* Written request *
Print all the data, keeping every line exactly as it is.

--- Start Dataset extract ---

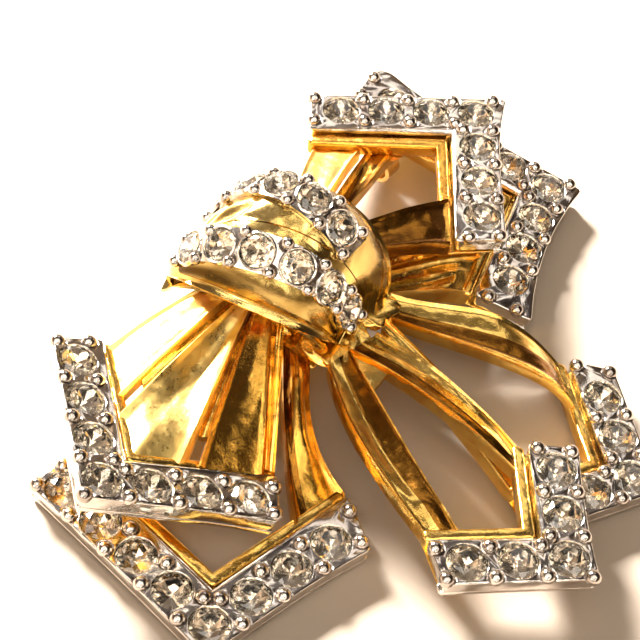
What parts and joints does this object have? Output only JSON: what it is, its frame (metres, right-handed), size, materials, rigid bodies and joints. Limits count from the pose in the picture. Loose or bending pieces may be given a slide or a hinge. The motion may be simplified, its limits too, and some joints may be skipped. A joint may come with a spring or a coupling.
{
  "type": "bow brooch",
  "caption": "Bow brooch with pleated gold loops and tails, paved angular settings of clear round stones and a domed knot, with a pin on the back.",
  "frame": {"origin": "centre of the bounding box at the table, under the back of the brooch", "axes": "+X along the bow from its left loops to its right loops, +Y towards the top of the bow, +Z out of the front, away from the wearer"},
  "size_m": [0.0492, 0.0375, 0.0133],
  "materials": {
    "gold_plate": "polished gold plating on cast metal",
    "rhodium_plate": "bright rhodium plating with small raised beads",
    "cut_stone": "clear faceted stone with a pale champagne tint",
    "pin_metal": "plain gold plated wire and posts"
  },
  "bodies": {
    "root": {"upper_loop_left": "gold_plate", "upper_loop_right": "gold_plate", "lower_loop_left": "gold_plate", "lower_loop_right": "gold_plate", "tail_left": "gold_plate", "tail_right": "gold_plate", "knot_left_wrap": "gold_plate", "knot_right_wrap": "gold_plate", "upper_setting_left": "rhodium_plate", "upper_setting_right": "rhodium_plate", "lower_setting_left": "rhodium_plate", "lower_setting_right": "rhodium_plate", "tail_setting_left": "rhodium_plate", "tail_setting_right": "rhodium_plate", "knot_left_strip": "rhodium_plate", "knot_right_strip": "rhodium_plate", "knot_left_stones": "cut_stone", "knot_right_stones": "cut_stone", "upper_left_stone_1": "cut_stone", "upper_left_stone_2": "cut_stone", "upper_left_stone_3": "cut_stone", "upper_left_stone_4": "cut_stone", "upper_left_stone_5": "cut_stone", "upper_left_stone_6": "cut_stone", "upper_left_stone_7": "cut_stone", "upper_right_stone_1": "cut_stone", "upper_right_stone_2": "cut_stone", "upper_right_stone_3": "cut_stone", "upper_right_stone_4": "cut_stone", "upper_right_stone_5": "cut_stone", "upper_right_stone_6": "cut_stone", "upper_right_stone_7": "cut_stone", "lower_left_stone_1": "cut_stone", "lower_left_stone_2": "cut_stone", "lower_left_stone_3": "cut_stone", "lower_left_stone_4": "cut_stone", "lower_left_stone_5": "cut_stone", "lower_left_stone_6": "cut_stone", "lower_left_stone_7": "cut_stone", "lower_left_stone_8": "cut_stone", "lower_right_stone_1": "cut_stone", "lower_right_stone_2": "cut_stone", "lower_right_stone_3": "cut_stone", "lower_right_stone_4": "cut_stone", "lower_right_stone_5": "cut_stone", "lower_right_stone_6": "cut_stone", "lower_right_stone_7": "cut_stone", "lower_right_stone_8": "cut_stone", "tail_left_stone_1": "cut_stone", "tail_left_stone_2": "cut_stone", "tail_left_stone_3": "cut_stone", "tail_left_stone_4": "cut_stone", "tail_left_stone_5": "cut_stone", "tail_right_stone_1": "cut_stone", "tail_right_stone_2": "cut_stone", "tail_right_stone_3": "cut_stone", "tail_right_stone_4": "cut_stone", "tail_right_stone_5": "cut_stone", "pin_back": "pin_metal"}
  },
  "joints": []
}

--- End Dataset extract ---

* Correct answer *
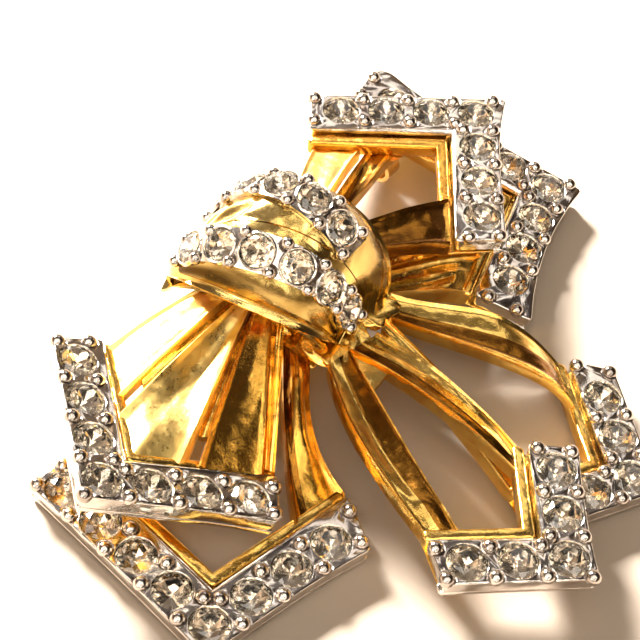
What parts and joints does this object have? Output only JSON: what it is, its frame (metres, right-handed), size, materials, rigid bodies and joints. Limits count from the pose in the picture. Loose or bending pieces may be given a slide or a hinge. The motion may be simplified, its limits too, and some joints may be skipped. A joint may come with a spring or a coupling.
{
  "type": "bow brooch",
  "caption": "Bow brooch with pleated gold loops and tails, paved angular settings of clear round stones and a domed knot, with a pin on the back.",
  "frame": {"origin": "centre of the bounding box at the table, under the back of the brooch", "axes": "+X along the bow from its left loops to its right loops, +Y towards the top of the bow, +Z out of the front, away from the wearer"},
  "size_m": [0.0492, 0.0375, 0.0133],
  "materials": {
    "gold_plate": "polished gold plating on cast metal",
    "rhodium_plate": "bright rhodium plating with small raised beads",
    "cut_stone": "clear faceted stone with a pale champagne tint",
    "pin_metal": "plain gold plated wire and posts"
  },
  "bodies": {
    "root": {"upper_loop_left": "gold_plate", "upper_loop_right": "gold_plate", "lower_loop_left": "gold_plate", "lower_loop_right": "gold_plate", "tail_left": "gold_plate", "tail_right": "gold_plate", "knot_left_wrap": "gold_plate", "knot_right_wrap": "gold_plate", "upper_setting_left": "rhodium_plate", "upper_setting_right": "rhodium_plate", "lower_setting_left": "rhodium_plate", "lower_setting_right": "rhodium_plate", "tail_setting_left": "rhodium_plate", "tail_setting_right": "rhodium_plate", "knot_left_strip": "rhodium_plate", "knot_right_strip": "rhodium_plate", "knot_left_stones": "cut_stone", "knot_right_stones": "cut_stone", "upper_left_stone_1": "cut_stone", "upper_left_stone_2": "cut_stone", "upper_left_stone_3": "cut_stone", "upper_left_stone_4": "cut_stone", "upper_left_stone_5": "cut_stone", "upper_left_stone_6": "cut_stone", "upper_left_stone_7": "cut_stone", "upper_right_stone_1": "cut_stone", "upper_right_stone_2": "cut_stone", "upper_right_stone_3": "cut_stone", "upper_right_stone_4": "cut_stone", "upper_right_stone_5": "cut_stone", "upper_right_stone_6": "cut_stone", "upper_right_stone_7": "cut_stone", "lower_left_stone_1": "cut_stone", "lower_left_stone_2": "cut_stone", "lower_left_stone_3": "cut_stone", "lower_left_stone_4": "cut_stone", "lower_left_stone_5": "cut_stone", "lower_left_stone_6": "cut_stone", "lower_left_stone_7": "cut_stone", "lower_left_stone_8": "cut_stone", "lower_right_stone_1": "cut_stone", "lower_right_stone_2": "cut_stone", "lower_right_stone_3": "cut_stone", "lower_right_stone_4": "cut_stone", "lower_right_stone_5": "cut_stone", "lower_right_stone_6": "cut_stone", "lower_right_stone_7": "cut_stone", "lower_right_stone_8": "cut_stone", "tail_left_stone_1": "cut_stone", "tail_left_stone_2": "cut_stone", "tail_left_stone_3": "cut_stone", "tail_left_stone_4": "cut_stone", "tail_left_stone_5": "cut_stone", "tail_right_stone_1": "cut_stone", "tail_right_stone_2": "cut_stone", "tail_right_stone_3": "cut_stone", "tail_right_stone_4": "cut_stone", "tail_right_stone_5": "cut_stone", "pin_back": "pin_metal"}
  },
  "joints": []
}